🤖 AI Summary
This work addresses the challenge of efficient sampling from high-dimensional lattice fibers—defined by algebraic constraints such as those in log-linear models—in algebraic statistics. Methodologically, we propose a novel multilevel discrete Monte Carlo algorithm that integrates Markov basis construction with the multilevel Monte Carlo (MLMC) paradigm. We introduce the Fiber Coverage Score (FCS), a Voronoi-partition-based metric guiding hierarchical design, and employ Maximum Mean Discrepancy (MMD) to rigorously quantify sample quality. Our key contribution is the first systematic adaptation of MLMC to discrete algebraic sampling, which substantially reduces Markov chain burn-in time and enhances state-space exploration efficiency. Experiments on standard benchmark fibers demonstrate significantly faster convergence and higher sampling efficiency compared to naive MCMC, validating both the theoretical soundness and practical utility of the multilevel strategy in algebraic statistical inference.
📝 Abstract
This paper proposes a multilevel sampling algorithm for fiber sampling problems in algebraic statistics, inspired by Henry Wynn's suggestion to adapt multilevel Monte Carlo (MLMC) ideas to discrete models. Focusing on log-linear models, we sample from high-dimensional lattice fibers defined by algebraic constraints. Building on Markov basis methods and results from Diaconis and Sturmfels, our algorithm uses variable step sizes to accelerate exploration and reduce the need for long burn-in.
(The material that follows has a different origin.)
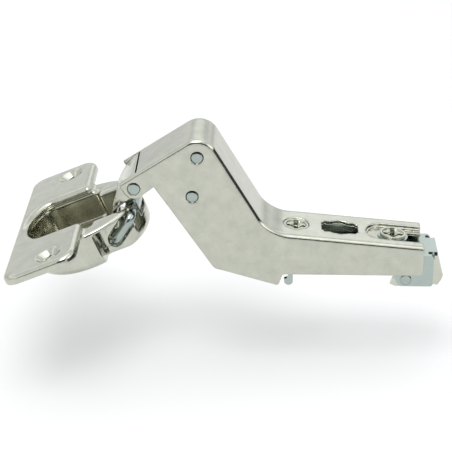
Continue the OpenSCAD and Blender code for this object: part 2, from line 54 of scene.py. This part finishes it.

We introduce a novel Fiber Coverage Score (FCS) based on Voronoi partitioning to assess sample quality, and highlight the utility of the Maximum Mean Discrepancy (MMD) quality metric. Simulations on benchmark fibers show that multilevel sampling outperforms naive MCMC approaches. Our results demonstrate that multilevel methods, when properly applied, provide practical benefits for discrete sampling in algebraic statistics.